Mais ce qui est le plus intéressant, c’est la naissance de nouvelles radios et de télévisions indépendantes. Avec la colonisation du réseau hertzien par de grands groupes de radios commerciales, les " vraies " radios locales libres ont peu à peu disparues. Le web a favorisé leur résurrection à la faveur de faibles coûts de mise en place.

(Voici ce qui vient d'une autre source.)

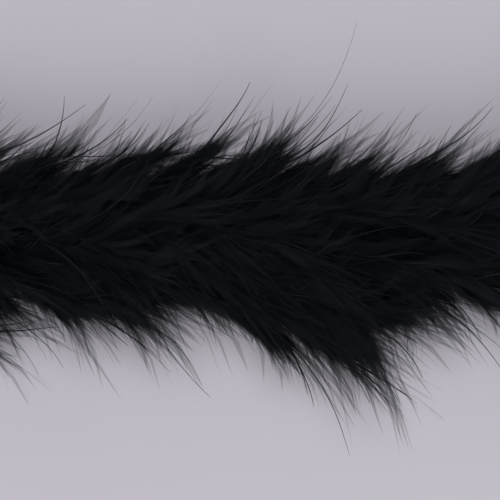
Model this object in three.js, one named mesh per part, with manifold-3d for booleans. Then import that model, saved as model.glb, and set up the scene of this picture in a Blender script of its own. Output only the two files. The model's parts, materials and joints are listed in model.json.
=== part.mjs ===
// A marabou feather boa laid on a table in an open horseshoe.
//
// Its spine is a twisted cord.  Whorls of down plumes are bound to the cord by a spiral of thread, and
// every plume leans the same way along the boa.  The boa is divided into equal segments that hinge on
// one another, so that the chain of segments bends as the soft cord does.
//
// Everything is drawn in the boa's own coordinates and then laid along its centreline: `along` is the
// distance from the left end, `out` is the distance from the cord's axis, and `turn` is the angle
// round the cord, 0 pointing left of the direction of travel and a quarter turn pointing up.

import * as THREE from 'three';
import { mergeVertices } from 'three/addons/utils/BufferGeometryUtils.js';
import Module from 'manifold-3d';

// Driving dimensions, in millimetres and degrees.
const SEGMENTS = 9;
const SEGMENT_LENGTH = 200;
const TIERS_PER_SEGMENT = 3;
const AXIS_HEIGHT = 40;             // the cord's axis above the table
const STRETCHES = [                 // the centreline: [length, turn to the left], from the left end
  [400, -20],
  [300, 92],
  [400, 0],
  [300, 98],
  [400, -26],
];

const CORD_RADIUS = 1.8;
const CORD_SIDES = 8;
const CORD_STEPS = 14;              // lengths of straight tube in one segment of the cord
const JOINT_GAP = 1.2;              // between two cord segments, so that they can hinge
const TAIL_LENGTH = 30;             // bare cord beyond the first and last segments
const KNOT_RADIUS = 4.2;
const KNOT_FROM_END = 8;            // from the knot's middle to the cut end of the cord

const COLLAR_BORE = 2.2;            // bound quill stubs, which the plumes grow out of
const COLLAR_RADIUS = 3.4;
const COLLAR_BACK = -9;             // the collar's back end, measured from the plumes' roots
const ROOT_LENGTH = 3;
const PLUMES_PER_TIER = 8;
const PLUME_THICKNESS = 1.2;
const PLUME_STATIONS = [            // along and out from the root, the vane's width and its lean
  { along: 5, out: 9, width: 1.8, lean: 60 },
  { along: 25, out: 40, width: 16, lean: 52 },
  { along: 50, out: 60, width: 4, lean: 40 },
];
const TUFT_TIERS = [13, 14];        // right of the middle, where the outward plumes are longer
const TUFT_EXTRA = 0.3;             // as a share of a plume's usual length

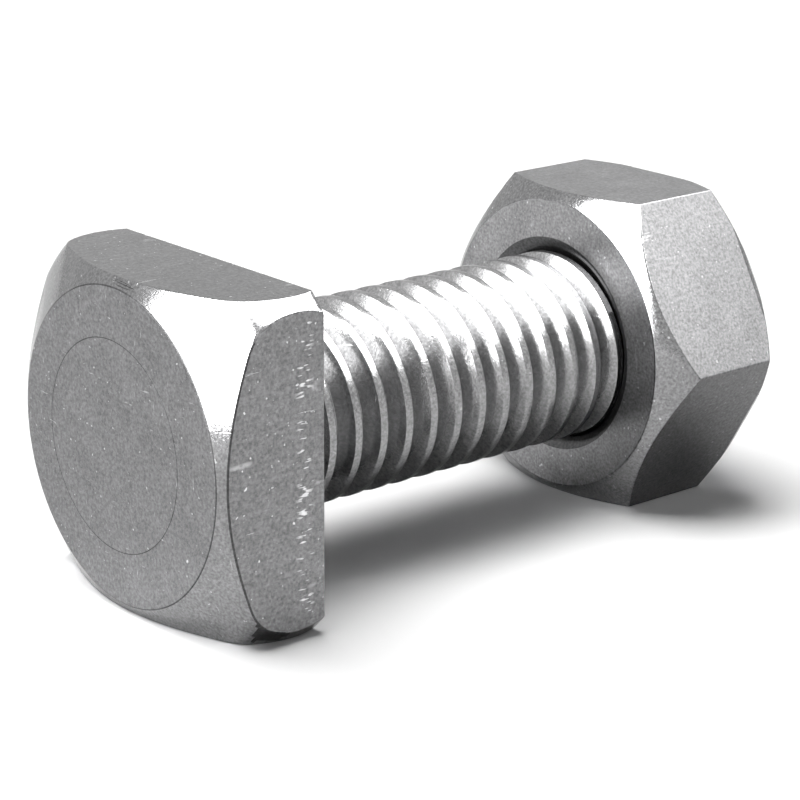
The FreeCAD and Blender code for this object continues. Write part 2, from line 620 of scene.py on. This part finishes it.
@dataclass
class Thread:
    """Right-hand metric thread whose crests pass the lower side at crest_place and whole pitches from it.

    Attributes:
        pitch: Rise of one turn.
        crest_place: Height of a crest at local +X.
        flank_angle: Lean of each flank in degrees.
        root_ease: Length over which a flank eases into the root.
        steps: Points round one turn.
    """

    pitch: float = 1.25
    crest_place: float = 0.27
    flank_angle: float = 30.0
    root_ease: float = 0.1
    steps: int = 96

    def tooth(self, root: float, crest: float, crest_width: float, rounding: float) -> list:
        """Outline of one tooth, from the middle of one root to the middle of the next.

        Args:
            root: Radius of the roots.
            crest: Radius of the crests.
            crest_width: Width of the crest between its edges.
            rounding: Radius of the crest's rounded edges.

        Returns:
            Radius and height of each point, with the crest at height 0.
        """
        lean = math.tan(math.radians(self.flank_angle))
        flank = (crest - root) * lean
        half_crest = crest_width / 2
        back = rounding * lean
        centre = (crest - rounding, half_crest - back)
        side = arc(centre, rounding, 0, 90 - self.flank_angle, 4)
        foot = half_crest + flank
        dip = min(self.root_ease, self.pitch / 2 - foot)
        side += [(root + dip * 0.35, foot - dip * 0.2), (root, foot + dip)]
        mirrored = [(radius, -height) for radius, height in reversed(side)]
        return [(root, -self.pitch / 2)] + mirrored + side + [(root, self.pitch / 2)]

    def rod(self, name: str, outline: list, low: float, high: float) -> bpy.types.Object:
        """Screw a tooth's outline up into a closed threaded rod with flat ends.

        Args:
            name: Name of the new object.
            outline: The tooth's outline.
            low: Height of the lower end in millimetres.
            high: Height of the upper end in millimetres.

        Returns:
            The new object.
        """
        first = math.floor((low - self.crest_place) / self.pitch) - 1
        turns = math.ceil((high - self.crest_place) / self.pitch) + 1 - first
        start = self.crest_place + first * self.pitch
        piece = self.draw_line(name, [(radius, height + start) for radius, height in outline])
        apply_modifier(
            piece,
            "SCREW",
            axis="Z",
            angle=2 * math.pi,
            screw_offset=self.pitch * MM,
            steps=self.steps,
            render_steps=self.steps,
            iterations=turns,
            use_merge_vertices=True,
            merge_threshold=FINE_GAP,
        )
        clean(piece, FINE_GAP)
        bpy.ops.object.mode_set(mode="EDIT")
        for height, clear_above in ((low, False), (high, True)):
            bpy.ops.mesh.select_all(action="SELECT")
            bpy.ops.mesh.bisect(
                plane_co=(0, 0, height * MM),
                plane_no=(0, 0, 1),
                use_fill=True,
                clear_inner=not clear_above,
                clear_outer=clear_above,
                threshold=CUT_GAP,
            )
        bpy.ops.object.mode_set(mode="OBJECT")
        clean(piece, FINE_GAP)
        return piece

    @staticmethod
    def draw_line(name: str, points: list) -> bpy.types.Object:
        """Draw an open line in the radial plane by extruding a point.

        Args:
            name: Name of the new object.
            points: Radius and height of each point in millimetres.

        Returns:
            The new object.
        """
        deselect()
        bpy.ops.mesh.primitive_plane_add(size=MM, location=(0, 0, 0))
        piece = bpy.context.object
        piece.name = name
        bpy.ops.object.mode_set(mode="EDIT")
        bpy.ops.mesh.select_all(action="SELECT")
        bpy.ops.mesh.merge(type="CENTER")
        bpy.ops.transform.translate(value=(points[0][0] * MM, 0, points[0][1] * MM))
        for (radius, height), (next_radius, next_height) in zip(points, points[1:]):
            step = ((next_radius - radius) * MM, 0, (next_height - height) * MM)
            bpy.ops.mesh.extrude_region_move(TRANSFORM_OT_translate={"value": step})
        bpy.ops.object.mode_set(mode="OBJECT")
        return piece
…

Dans une moindre mesure, les " web télé " se développent également à grande vitesse, avec une prise de conscience plus politique et revendicative. Sous l’influence de l’Organisation Permanente des Médias Libres et de télévisions associatives indépendantes (Zalea TV, Sans Canal Fixe, L’oeil Electrique...), le développement de ces télévisions s’accompagnent d’une forte demande pour contester le monopole des télévisions commerciales (TF1, France 2 etc.) et l’ouverture vers les télés associatives et de quartiers avec l’organisations de colloques comme celui des Etats Généraux du Tiers Secteur Audiovisuel à Tours (26 et 27 mai). Cet engouement est fortement freiné par les techniques actuelles de retransmission vidéo qui ne sont pas au point (débit trop faible, images minuscules et saccadées...)

commentaires
Questions - corentin33 - 23 février 2005 à 19:48

Bonjour,

vous parlez lapidairement de la presse exclusivement on-line. J’ai un grand nombre de questions concernant le domaine, je ne sais pas si vous avez quelques réponses... Sait-on si elle a un avenir, grâce au montant des pubs qui augmenteraient ? A-t-on aujourd’hui les moyens de chiffrer ce que rapporte la publicité sur le web ? Est il viable de lancer aujourd’hui un magazine uniquement "on line" et de s’appuyer sur les seuls revenus publicitaires ? Dans le cas contraire, sera-t-il viable de lancer un tel site dans quelques années ? Google, avec son système Adsense / Adword , est il en passe de devenir la plus grosse agence de pub au monde ?
Cela fait beaucoup de questions, mais si vous pouvez m’éclairer, par le biais d’un contact ou d’un avis, sur l’une ou plusieurs de ces questions, j’en serais très heureux.